Lighteval already does a great job unifying many benchmarks and backends, and making it easy to dig into sample-level results. I wanted to ask about a slightly different angle for evaluation and whether it fits your roadmap.
Over the last year I have been working on something I call a "long horizon tension crash test" for LLMs. Instead of just asking one question and scoring the answer, the idea is to push a model through a long sequence of very high tension questions and watch how its internal story slowly drifts or collapses.
Concretely, I maintain an open TXT pack called "WFGY 3.0 · Singularity Demo (BlackHole-131)". It is:
- a plain text universe of 131 S-class questions across alignment, extreme physics, long horizon civilization decisions, etc
- designed so that any LLM that supports file input can read it directly
- already used as a stress lab to see where models start hallucinating or losing track of their own commitments
This behaves less like a standard QA dataset and more like a "crash test dummy" for long horizon reasoning under semantic tension.
My question is:
Do you see room in Lighteval for a dimension like this?
Some possibilities I can imagine:
- treating the TXT pack (or a subset) as a long horizon benchmark and logging per-question behavior,
- defining simple metrics like "amount of self-contradiction over 50+ steps" or "time to collapse under high tension prompts",
- or using it as an optional add-on for people who care about stability under extreme scenarios rather than only accuracy.
Everything is MIT licensed, lives in a public repo, and is meant to be reproducible and inspectable. I am not asking you to adopt it as a first-class benchmark today.
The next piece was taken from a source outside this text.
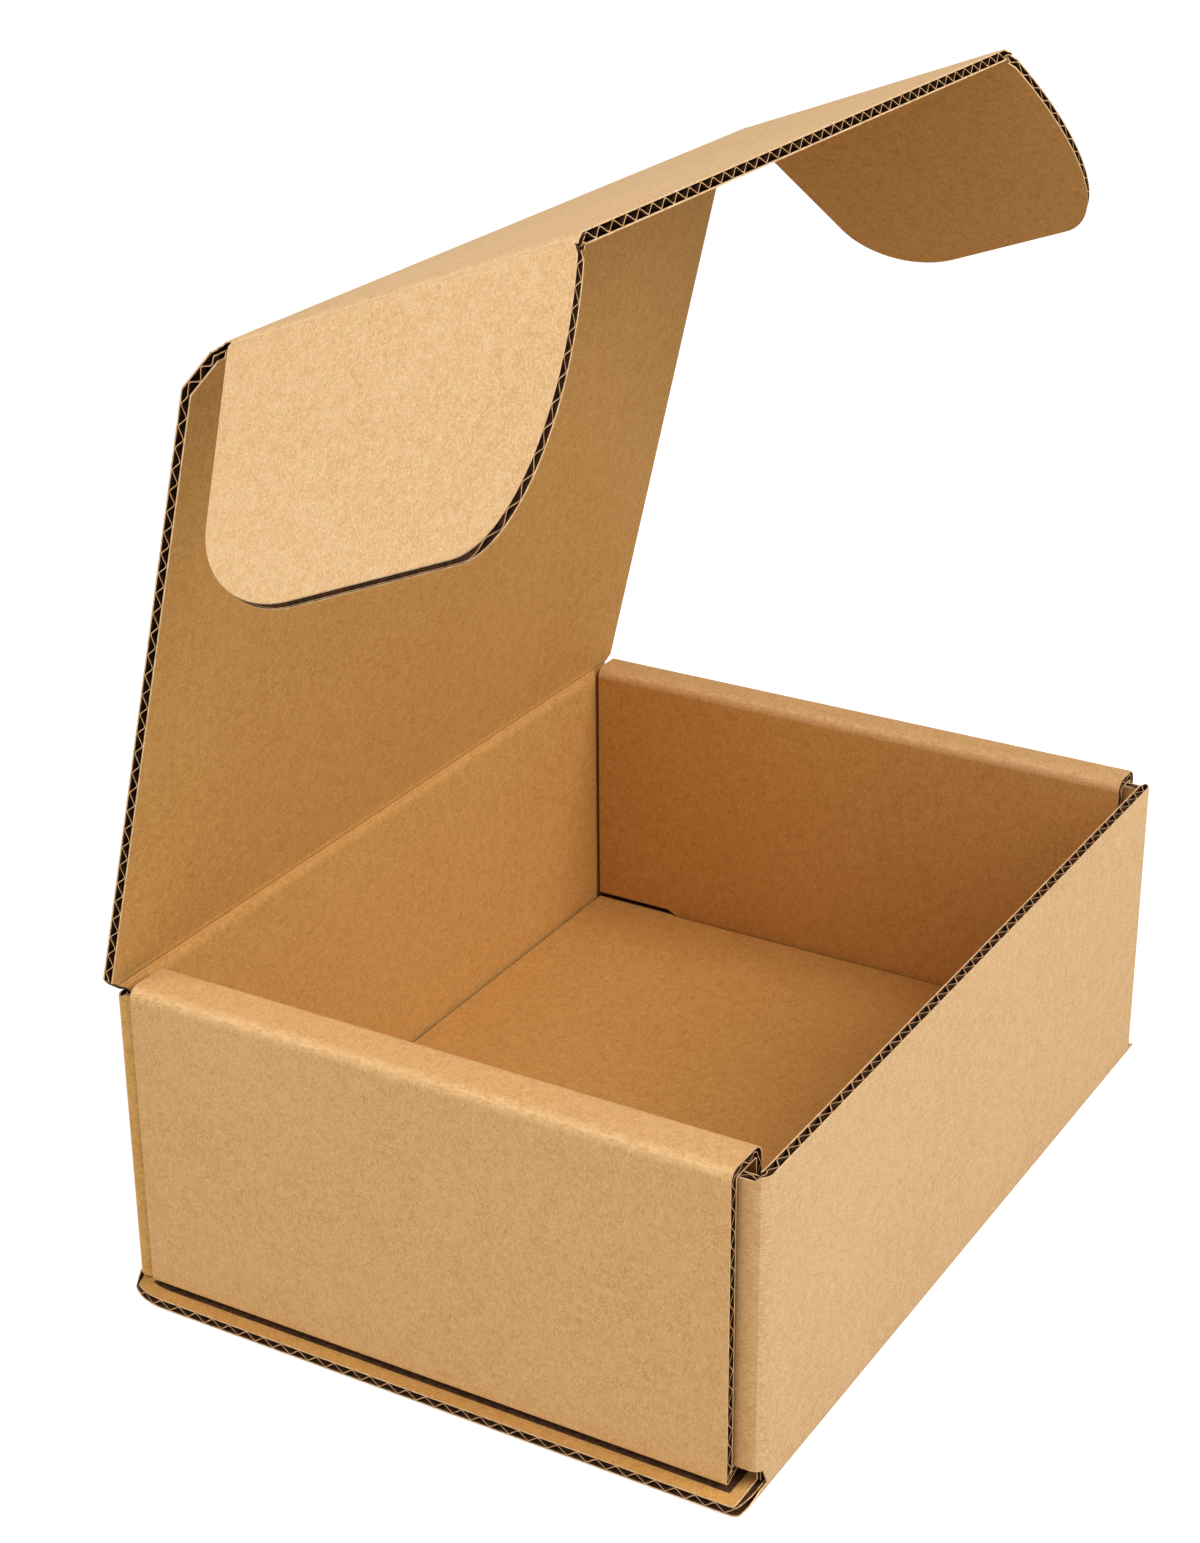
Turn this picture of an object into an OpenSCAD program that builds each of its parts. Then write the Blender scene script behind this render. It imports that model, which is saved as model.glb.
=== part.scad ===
// Corrugated mailer box, lid open. Millimetres, +Z up.
// Origin: middle of the base, on the surface it stands on. Front is -Y, the lid hinge is at +Y.

/* [Board] */
// Thickness of the corrugated board
board_t = 3.5; // [3:0.1:4]
// Clear gap between a moving board and the crease it turns on
crease_gap = 0.4; // [0.3:0.05:0.6]
// Outside radius of a folded corner
fold_r = 4; // [3.6:0.1:4.5]

/* [Box] */
// Outside depth, front wall to back wall
box_depth = 216; // [190:2:240]
// Outside width over the rolled side walls
box_width = 292; // [260:2:320]
// Height of the rolled side walls
box_height = 107; // [95:1:115]
// Width of the flat top of the left side wall
left_roll_width = 18; // [15:0.5:20]
// Width of the flat top of the right side wall
right_roll_width = 14; // [13.5:0.5:20]
// How far the front wall's raw edge stays below the side walls
front_drop = 2.5; // [2:0.5:5]
// How far the lid's crease stays below the side walls
hinge_drop = 2; // [1:0.5:4]
// Slot between front wall and side walls for the tuck flap
front_slot = 5; // [4.6:0.2:7]
// Gap between back wall and the right side wall and inner floor
back_slot = 1.4; // [0.6:0.2:2]
// Gap between back wall and the left side wall
left_back_slot = 4.6; // [4.6:0.2:6]
// How far the back wall's left corner stands out past its corner flap
left_corner_bulge = 2.4; // [0.5:0.1:2.6]
// Base board standing out past the left side wall
base_ledge = 5; // [1:0.5:6]
// Length of the corner flaps inside the side walls
corner_flap_length = 96; // [60:2:100]
// Gap between the corner flaps and the outer side panels
slide_gap = 1; // [0.6:0.1:1.2]
// How much lower the walls start at their corners than the corner flaps
corner_drop = 2.5; // [1:0.1:3]

/* [Inner floor and locking tabs] */
// Height of the inner floor's top face
floor_top = 13; // [10.5:0.5:15]
// Slope of the inner floor up from the side walls' bottom fold
floor_slope = 32; // [28:1:45]
// Gap under the side walls' bottom fold
fold_gap = 0.8; // [0.6:0.1:0.9]
// Length of the inner panels' locking tab
tab_length = 138; // [80:2:150]
// Gap under the inner panels beside the tab
tab_shoulder = 1.8; // [1:0.1:3]
// Play of the tab in its slot, each side
tab_play = 0.35; // [0.2:0.05:0.6]
// Size of the slanted corners of the tab
tab_corner = 3; // [1:0.5:6]

/* [Lid] */
// How far the lid's crease stays inside the back wall's outer face
hinge_inset = 1; // [0.8:0.1:1.6]
// Opening angle of the lid, from closed
lid_open = 76.7; // [40:0.1:150]
// Width of the bevel strip between the lid's two front creases
strip_length = 17; // [14:0.5:20]
// Turn of the bevel strip from the lid
strip_fold = 29; // [20:1:35]

/* [Tuck flap and ears] */
// Depth of the tuck flap from its crease
flap_depth = 106; // [98:1:108]
// Fold of the tuck flap from the bevel strip
flap_fold = 26.7; // [5:0.1:60]
// How far the tuck flap's crease stays inside the lid's ends
flap_inset = 2.5; // [2.2:0.1:12]
// How far each ear crease leans in, top to bottom
ear_crease_lean = 14; // [0:0.5:14]
// Depth of the ears from their crease
ear_depth = 82; // [60:1:84]
// Radius of the ears' corner near the lid
ear_corner_r = 28; // [8:1:30]
// Length of the ears' round end, along their crease
ear_round_length = 30; // [20:1:60]
// Share of the ears' depth that their round end takes
ear_round_share = 0.95; // [0.3:0.05:0.95]
// Fold of the left ear from the tuck flap
left_ear_fold = 46; // [10:1:85]
// Fold of the right ear from the tuck flap
right_ear_fold = 50; // [10:1:85]

/* [Hidden] */

kraft = [0.78, 0.62, 0.42];
kraft_inside = [0.72, 0.56, 0.37];
rim_r = board_t / 2;
fold_c = fold_r - rim_r;
fold_steps = 6;
bead_fn = 32;
fuse = 0.01;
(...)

I mostly want feedback on whether a long horizon tension crash test makes sense inside Lighteval or should live entirely outside.
If this sounds even slightly interesting, I am happy to:
- provide a minimal slice that is easy to wire into your pipeline, and
- share a few anonymized traces of how different models behave when running through it.
Thanks for any thoughts or pointers on where this might fit.